Image description: Pink rectangle containing four differently sized purple moons. From left to right the moons are waxing: starting with a small dark purple crescent moon and ending with a large pinky purple full moon. From the left to right the moons are labelled Enduring, Tolerating, Willing, Wanting.
Some models of consent present the idea that Person A is asking permission to do something to Person B. If Person B wants Person A to do that thing, they will enthusiastically say “Yes” and if they do not, they will say “No.” But it’s common for there to be feelings that don’t fit neatly within the enthusiastic yes/no binary.
Kai Cheng Thom is a somatic coach and author who created the diagram above to explain a more nuanced approach to consent. Check out her Instagram for lots of other useful infographics.
Before making a request of your own or agreeing to someone else’s, it’s probably useful to take a sacred pause so you can tune into what’s going on for you. The pause can give you a moment to notice where you fall on the spectrum of consent.
If you are receiving a request and find yourself in the full moon of Wanting, it might feel quite straightforward that you want to consent to the proposal - this is something that is going to feel good for you. This state correlates most closely with the “enthusiastic yes” model of consent and is perhaps what we associate most with desire.
But can you consent to something when you don’t actively want it? If you are Willing, then the answer is yes. There are lots of reasons why you might be Willing to do something that you don’t want to do:
It’s a sexual practice that your partner really enjoys but it’s not something that is especially hot for you.
It’s something you’ve never tried before. You have some scepticism about it but you’re Willing to give it a go.
Your partner is requesting touch but you don’t feel particularly horny. You are Willing to touch your partner for their pleasure.
You’re a sex worker and your client respects your boundaries and pays you handsomely for providing them with services that you feel okay about.
Some people have a lot of experience in Willingness and much less in Wanting. Wanting can feel scary because it comes with the risk that your desires might not be fulfilled. Willingness can also feel scary if you have a history of being subject to boundary violations or of being overly self-sacrificing. For folks with such experiences, Willingness might easily slip unnoticed into Tolerating, bringing up feelings of failure for having not been self-protective enough.
If we are aiming to treat each other consensually, we want to avoid states of Tolerating and Enduring as much as possible. That said, it’s fairly common for people to spend quite a bit of time in both of them. We all exist within systems of inequality which value some lives more highly than others. Whiteness, wealth and other forms of social power often give people greater access to choice about how their bodies are treated.

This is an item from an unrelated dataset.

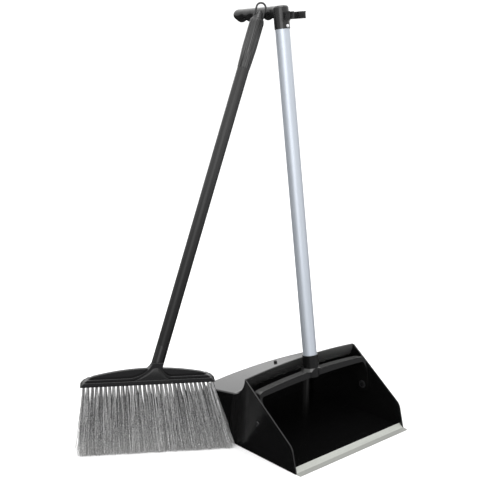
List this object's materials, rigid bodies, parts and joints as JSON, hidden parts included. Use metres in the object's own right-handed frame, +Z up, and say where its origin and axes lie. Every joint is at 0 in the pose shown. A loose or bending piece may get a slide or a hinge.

Increasing our understanding of how consent feels in our bodies has the capacity to make all our interactions more consensual for everyone involved. The more we can make consent practices habitual in all areas of our lives, not just sex, the more we can work towards relationships of collective solidarity and away from dynamics of domination.
Practice exercise
Keep a journal for a week. You want to make notes in real time so choose a format that works well for you - perhaps recording yourself voice memos or writing notes on your phone. Spend some time getting to know each of the four states on the spectrum.
When you are doing different activities in your week, take a sacred pause to see how each one feels. Try to find one example of each of the states and note down what happens in your body that signals to you which state you are in. For example:
Wanting - receiving an erotic massage from my partner. Moving between feelings of deep relaxation and excitement. Alive, tingly feeling across my chest. Pleasurable feeling of swelling and throbbing in my genitals.
Willing - giving a massage to my partner. I felt relaxed, aware of sensations that I was experiencing and connected to my partner, my breath was normal, no physical pain, tension or numbness.
Tolerating - sitting in a long traffic jam on the bus. Boredom, restlessness in my legs and hands, tension in my shoulders and jaw, distracted from reading my book, shallow breath.
Enduring - needing to meet a deadline to complete some work on my computer. Lower back pain from not taking a break, tension in other areas of my body, difficulty focussing.